UPDATE 2-Roche profits rise, payout level prompts M&A questions
* 2013 sales rise 3 pct to 46.78 billion Sfr
* FY net profit 11.373 bln Sfr vs 11.626 bln in poll
* To pay 7.80 Sfr per share dividend for 2013
* Expects low-to-mid single digit sales growth in 2014
BASEL, Jan 30 (Reuters) - Roche offered shareholders a lower-than-expected dividend payout after reporting an 18 percent rise in full-year net profit, potentially a sign the Swiss pharmaceuticals group might be keeping its cash for deals.
Roche - the world's largest maker of cancer drugs - has a track record of solid profit growth prompting expectations of a more generous dividend, share buyback or M&A.
It said on Thursday it planned to pay a dividend of 7.80 Swiss francs per share, up 6 percent over the previous year, and would keep hiking payouts. But this fell short of the mean estimate of 7.98 Swiss francs in a Reuters poll.
Roche's reluctance to offer a sweetener to shareholders in the form of a special dividend or stock buyback contrasts with cross-town rival Novartis, which announced a $5 billion share buyback programme last year.
Kepler Cheuvreux analyst Fabian Wenner said investors were likely to be disappointed, given Roche would have net cash - a measure of cash on financial statements after subtracting current liabilities - by mid-year.
"That raises the question as to what they are going to do with it? The only sensible assumption is that they are preparing a deal, otherwise what are they going to do with the money?" Wenner said.
Roche's net debt stood at 6.7 billion francs by the end of 2013 and it has now paid off around two-thirds of its $46.8 billion purchase of Californian biotech firm Genentech in 2009.
Chief Executive Severin Schwan said the group's net debt to assets ratio of 11 percent at the end of last year was back in its target corridor of zero to 15 percent. But he said this was still above average compared to peers in the industry.
He declined to say how the company might use its cash if it could not find a suitable acquisition to spend the money on.
"The question is always of course ... M&A and that will very much depend on the opportunities coming up," Schwan told reporters. "But our strategy has not changed at all, we will continue to look out for bolt on acquisitions."
He said Roche was interested in adding to its pipeline in its pharmaceuticals division as well as buying technologies for its diagnostics unit, but did not give any price range.
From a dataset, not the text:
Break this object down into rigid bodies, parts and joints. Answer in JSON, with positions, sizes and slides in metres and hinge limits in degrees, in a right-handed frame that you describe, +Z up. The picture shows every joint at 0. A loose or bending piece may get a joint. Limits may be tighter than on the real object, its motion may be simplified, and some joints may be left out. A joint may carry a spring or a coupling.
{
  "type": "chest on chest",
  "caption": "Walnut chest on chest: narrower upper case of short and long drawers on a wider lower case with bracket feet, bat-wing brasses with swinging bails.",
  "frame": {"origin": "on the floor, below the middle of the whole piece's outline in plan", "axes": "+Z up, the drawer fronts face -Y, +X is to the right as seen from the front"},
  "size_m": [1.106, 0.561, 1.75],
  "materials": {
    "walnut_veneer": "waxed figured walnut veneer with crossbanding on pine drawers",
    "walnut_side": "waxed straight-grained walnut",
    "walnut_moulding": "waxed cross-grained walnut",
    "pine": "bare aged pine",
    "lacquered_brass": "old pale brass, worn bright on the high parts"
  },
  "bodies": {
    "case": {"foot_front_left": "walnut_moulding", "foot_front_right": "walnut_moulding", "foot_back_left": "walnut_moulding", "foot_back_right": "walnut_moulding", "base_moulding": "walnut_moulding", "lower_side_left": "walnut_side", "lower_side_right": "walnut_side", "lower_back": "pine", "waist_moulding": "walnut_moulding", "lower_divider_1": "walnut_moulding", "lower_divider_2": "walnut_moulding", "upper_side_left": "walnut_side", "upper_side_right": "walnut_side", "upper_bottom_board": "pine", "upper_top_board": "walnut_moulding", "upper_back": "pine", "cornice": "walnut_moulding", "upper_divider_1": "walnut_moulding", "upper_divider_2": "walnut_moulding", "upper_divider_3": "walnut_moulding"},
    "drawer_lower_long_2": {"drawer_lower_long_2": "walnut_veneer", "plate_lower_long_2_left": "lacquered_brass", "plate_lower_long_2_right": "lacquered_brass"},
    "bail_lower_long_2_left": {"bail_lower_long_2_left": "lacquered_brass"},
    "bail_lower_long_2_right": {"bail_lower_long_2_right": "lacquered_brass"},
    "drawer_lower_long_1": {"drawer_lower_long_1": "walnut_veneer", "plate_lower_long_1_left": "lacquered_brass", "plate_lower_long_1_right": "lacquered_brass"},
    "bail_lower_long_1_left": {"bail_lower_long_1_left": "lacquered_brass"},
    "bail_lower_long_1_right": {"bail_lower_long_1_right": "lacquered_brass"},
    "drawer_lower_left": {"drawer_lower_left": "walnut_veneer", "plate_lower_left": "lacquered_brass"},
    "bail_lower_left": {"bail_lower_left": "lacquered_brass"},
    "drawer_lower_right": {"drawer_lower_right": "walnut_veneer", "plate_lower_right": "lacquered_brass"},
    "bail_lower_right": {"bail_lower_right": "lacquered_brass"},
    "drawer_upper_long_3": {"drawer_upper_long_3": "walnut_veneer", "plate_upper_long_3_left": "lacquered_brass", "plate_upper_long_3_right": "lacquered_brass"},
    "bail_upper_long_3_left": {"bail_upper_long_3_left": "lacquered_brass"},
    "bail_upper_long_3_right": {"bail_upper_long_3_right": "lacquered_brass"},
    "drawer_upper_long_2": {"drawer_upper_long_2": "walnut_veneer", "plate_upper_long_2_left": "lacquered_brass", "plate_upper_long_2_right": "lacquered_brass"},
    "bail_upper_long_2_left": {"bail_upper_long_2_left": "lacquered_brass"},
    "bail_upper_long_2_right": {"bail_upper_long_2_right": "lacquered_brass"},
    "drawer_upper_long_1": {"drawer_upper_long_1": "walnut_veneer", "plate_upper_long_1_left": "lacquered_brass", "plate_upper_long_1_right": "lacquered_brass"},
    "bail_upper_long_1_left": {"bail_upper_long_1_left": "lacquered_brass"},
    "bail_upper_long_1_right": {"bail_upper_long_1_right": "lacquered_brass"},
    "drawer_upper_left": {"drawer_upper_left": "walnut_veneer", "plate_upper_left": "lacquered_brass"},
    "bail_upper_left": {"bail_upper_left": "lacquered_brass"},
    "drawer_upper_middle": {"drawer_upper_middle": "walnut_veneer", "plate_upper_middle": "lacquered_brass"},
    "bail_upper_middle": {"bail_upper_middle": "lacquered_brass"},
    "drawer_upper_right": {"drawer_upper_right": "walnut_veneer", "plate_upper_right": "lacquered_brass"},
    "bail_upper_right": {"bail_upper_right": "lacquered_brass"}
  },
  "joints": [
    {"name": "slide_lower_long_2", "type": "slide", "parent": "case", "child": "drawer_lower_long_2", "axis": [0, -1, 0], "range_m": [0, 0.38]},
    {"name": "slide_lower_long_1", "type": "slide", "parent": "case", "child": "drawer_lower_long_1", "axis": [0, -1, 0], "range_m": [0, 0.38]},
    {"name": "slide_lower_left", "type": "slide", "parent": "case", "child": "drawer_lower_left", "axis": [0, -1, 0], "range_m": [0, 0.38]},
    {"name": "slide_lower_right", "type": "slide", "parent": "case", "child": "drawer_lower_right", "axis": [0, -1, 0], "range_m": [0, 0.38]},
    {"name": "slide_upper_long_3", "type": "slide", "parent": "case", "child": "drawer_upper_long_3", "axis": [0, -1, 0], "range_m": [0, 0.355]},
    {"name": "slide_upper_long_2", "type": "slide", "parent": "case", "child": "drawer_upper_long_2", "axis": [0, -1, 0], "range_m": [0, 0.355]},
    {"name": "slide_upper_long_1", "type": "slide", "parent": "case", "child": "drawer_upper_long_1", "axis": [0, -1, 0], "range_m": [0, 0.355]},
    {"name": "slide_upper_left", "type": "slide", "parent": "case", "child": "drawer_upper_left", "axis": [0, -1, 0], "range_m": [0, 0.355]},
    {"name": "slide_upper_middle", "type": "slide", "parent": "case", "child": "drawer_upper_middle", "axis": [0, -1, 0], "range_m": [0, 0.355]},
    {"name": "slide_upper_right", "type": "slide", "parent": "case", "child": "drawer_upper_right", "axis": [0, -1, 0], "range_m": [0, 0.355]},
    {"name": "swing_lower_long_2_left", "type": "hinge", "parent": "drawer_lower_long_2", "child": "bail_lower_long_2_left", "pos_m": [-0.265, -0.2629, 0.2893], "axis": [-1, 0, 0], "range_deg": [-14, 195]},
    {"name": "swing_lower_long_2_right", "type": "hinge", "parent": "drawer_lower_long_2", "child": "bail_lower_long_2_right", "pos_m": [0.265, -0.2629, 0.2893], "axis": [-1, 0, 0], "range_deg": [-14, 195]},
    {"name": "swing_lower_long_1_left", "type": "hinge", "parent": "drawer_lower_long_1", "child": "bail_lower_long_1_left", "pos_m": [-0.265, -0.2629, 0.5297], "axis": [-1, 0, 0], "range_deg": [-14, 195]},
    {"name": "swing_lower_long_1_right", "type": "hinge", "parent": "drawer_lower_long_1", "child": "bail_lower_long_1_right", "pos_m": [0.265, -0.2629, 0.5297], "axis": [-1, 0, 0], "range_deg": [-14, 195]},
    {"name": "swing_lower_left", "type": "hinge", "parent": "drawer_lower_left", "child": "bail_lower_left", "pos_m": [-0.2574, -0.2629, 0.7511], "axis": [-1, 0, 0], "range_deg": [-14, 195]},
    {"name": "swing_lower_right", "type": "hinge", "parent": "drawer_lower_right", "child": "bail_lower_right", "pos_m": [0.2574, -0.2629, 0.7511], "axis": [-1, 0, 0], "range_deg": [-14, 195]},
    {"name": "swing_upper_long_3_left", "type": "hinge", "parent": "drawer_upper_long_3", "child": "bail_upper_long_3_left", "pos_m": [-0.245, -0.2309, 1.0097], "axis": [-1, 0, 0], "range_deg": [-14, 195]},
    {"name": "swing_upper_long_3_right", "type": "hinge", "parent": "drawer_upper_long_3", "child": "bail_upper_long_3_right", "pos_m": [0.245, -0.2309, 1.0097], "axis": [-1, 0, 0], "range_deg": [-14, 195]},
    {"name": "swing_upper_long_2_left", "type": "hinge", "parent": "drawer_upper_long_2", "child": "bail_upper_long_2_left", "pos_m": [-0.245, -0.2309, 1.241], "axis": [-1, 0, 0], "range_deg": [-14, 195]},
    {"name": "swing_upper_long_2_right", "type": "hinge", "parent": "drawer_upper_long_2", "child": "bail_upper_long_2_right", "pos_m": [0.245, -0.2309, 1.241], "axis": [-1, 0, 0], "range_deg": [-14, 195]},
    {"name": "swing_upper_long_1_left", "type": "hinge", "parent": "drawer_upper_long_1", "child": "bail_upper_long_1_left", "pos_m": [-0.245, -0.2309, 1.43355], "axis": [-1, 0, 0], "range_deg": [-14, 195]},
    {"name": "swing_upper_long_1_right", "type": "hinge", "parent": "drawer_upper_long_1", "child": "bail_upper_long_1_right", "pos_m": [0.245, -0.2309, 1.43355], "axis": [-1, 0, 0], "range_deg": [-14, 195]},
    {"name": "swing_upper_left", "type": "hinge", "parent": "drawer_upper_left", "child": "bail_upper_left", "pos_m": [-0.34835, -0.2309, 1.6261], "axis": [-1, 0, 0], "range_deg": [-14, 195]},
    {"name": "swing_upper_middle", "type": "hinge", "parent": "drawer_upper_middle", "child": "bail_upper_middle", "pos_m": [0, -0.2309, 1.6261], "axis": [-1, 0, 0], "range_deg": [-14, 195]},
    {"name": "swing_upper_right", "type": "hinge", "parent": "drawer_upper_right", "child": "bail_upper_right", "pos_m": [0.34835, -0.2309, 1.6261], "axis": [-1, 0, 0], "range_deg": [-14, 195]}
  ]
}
Since buying Genentech, the drugmaker has earned a reputation as a disciplined acquirer, prepared to walk away from potential deals rather than overpay.
In 2012, Roche abandoned an attempt to buy Illumina for $6.7 billion after shareholders in the U.S. gene-sequencing company held out for a higher price. Last year, Roche was said to be seeking financing for a potential bid for rare disease treatment specialist Alexion, but no deal has materialised.
STRONG SWISS FRANC
Roche's full-year sales rose 3 percent to 46.78 billion Swiss francs ($52.22 billion), in line with forecasts, and driven by strong demand for both its older and newer cancer medicines as well as its rheumatoid arthritis medicine Actemra.
Net profit rose 18 percent to 11.373 billion francs, missing the average analyst forecast for 11.626 billion in a Reuters poll. The figures were hit by currency swings, with Roche particularly hurt by a weakening of the Japanese yen against the Swiss franc. Chief Financial Officer Alan Hippe said the emerging market currency weakness would likely be a drag on 2014's figures.
Citi analyst Andrew Baum said the negative currency impact overshadowed otherwise robust fundamentals. He expects foreign exchange swings to shave 6 percent off core earnings per share this year, if current exchange rates persist.
Roche guided for 2014 sales to grow in the low-to-mid single digits percent, while core earnings per share (EPS) should grow ahead of sales. It expects the loss of exclusivity on chemotherapy drug Xeloda - its fifth biggest seller with sales of 1.5 billion francs last year - to drag on growth.
Roche has pushed ahead with plans to develop "follow on" medicines which it hopes will replace or breathe new life into older treatments. It is banking on a strong ramp-up of these products to defend its market share once copycat versions of biotech drugs known as "biosimilars" arrive.
This strategy showed it was bearing fruit on Thursday, as sales of Perjeta, a treatment for women with a particularly aggressive form of breast cancer, rose nearly five-fold to 326 million francs, from 56 million a year ago.
Shares in Roche, which rose 35 percent last year, were trading down 0.6 percent at 238.4 francs by 1040 GMT, compared to a flat European healthcare sector index.